12pm mountain time it is. Whoever answers lottery prayers listened, because I just won a Salt permit!


----------



## codycleve (Mar 26, 2012)

And so it begins 

Sent from my SM-G920V using Mountain Buzz mobile app


----------



## Fly By Night (Oct 31, 2018)

Have I told you how nice your eyes look lately? 

P.S. I didn't get pulled. 




bcpnick said:


> 12pm mountain time it is. Whoever answers lottery prayers listened, because I just won a Salt permit!


----------



## Electric-Mayhem (Jan 19, 2004)

yep...me too. If anyone scored a permit and has a spot after March 14th (I work all the way through the first two weeks but have the rest of the month off).


----------



## Andy H. (Oct 13, 2003)

codycleve said:


> And so it begins


That's not the story I'm hoping to bring home...


----------



## WyBackCountry (Mar 20, 2014)

I was let down by the Salt as well


----------



## wildh2onriver (Jul 21, 2009)

My brother scored for 3/3. We're going to float, launching around the 26-27th of February if there’s water—back to back trips. Should have some room on both trips. Salt river


----------



## Fly By Night (Oct 31, 2018)

National suicide prevention hotline.
Call 1-800-273-8255
Available 24 hours everyday


----------



## crossfox21 (Feb 27, 2010)

As usual...Rec.Gov changes the rules at random. 
Said they would give us results on Feb. 14..now its saying Feb. 18th and 19th. Earlier today it showed they would give us results for the Selway and Hells on Feb. 13th...what gives?


----------



## FlyingDutchman (Mar 25, 2014)

What gives is right. You would think a computer would pick the winners and flag the bad entries in a few seconds....Then a small team of diligent hard working federal employees would review the positive results and flagged entries in a couple of days,...no problem. 

That team probably had a few in office parties ...and/or spent to much time playing on their cell phones behind the desk (looking at raft porn on the buzz of course )


----------



## crossfox21 (Feb 27, 2010)

No accountability or consequences


----------



## Liquido (Feb 27, 2012)

Have Faith Buzzards!!!...I got lucky and hit the Salt, now its time to score on the MFS, Lodore, and run the shit out of Westwater 3 or 4 times this year!!! 

I tried to explain to a non-boater what we go thru this time of year, and it didn't connect. 

Good luck everyone!

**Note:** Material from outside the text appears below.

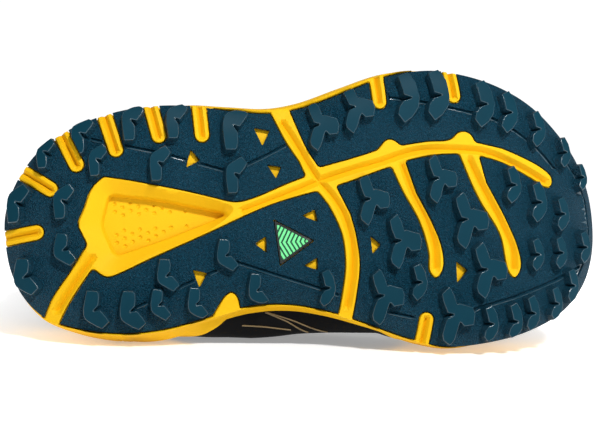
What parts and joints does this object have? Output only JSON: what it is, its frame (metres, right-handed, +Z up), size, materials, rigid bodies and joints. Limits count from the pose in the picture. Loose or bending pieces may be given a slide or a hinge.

Good times and good lines!!!


----------



## almortal (Jun 22, 2014)

FlyingDutchman said:


> That team probably had a few in office parties ...and/or spent to much time playing on their cell phones behind the desk (looking at raft porn on the buzz of course )


As a government contractor who just had a five week vacation I resent that; my phone doesn't get cell service here and craigslist is blocked so I am stuck here reading about you guys complaining on my government computer. Its a lot of work trying to look busy.

Think about it this way, the longer it takes to release the results the longer you can fantasize about the trips you won't actually be able to take. Frankly I hope I lose so I don't have to be TL again - I'm lazy that's why I work for the government:wink:.


----------



## FlyingDutchman (Mar 25, 2014)

LOL


----------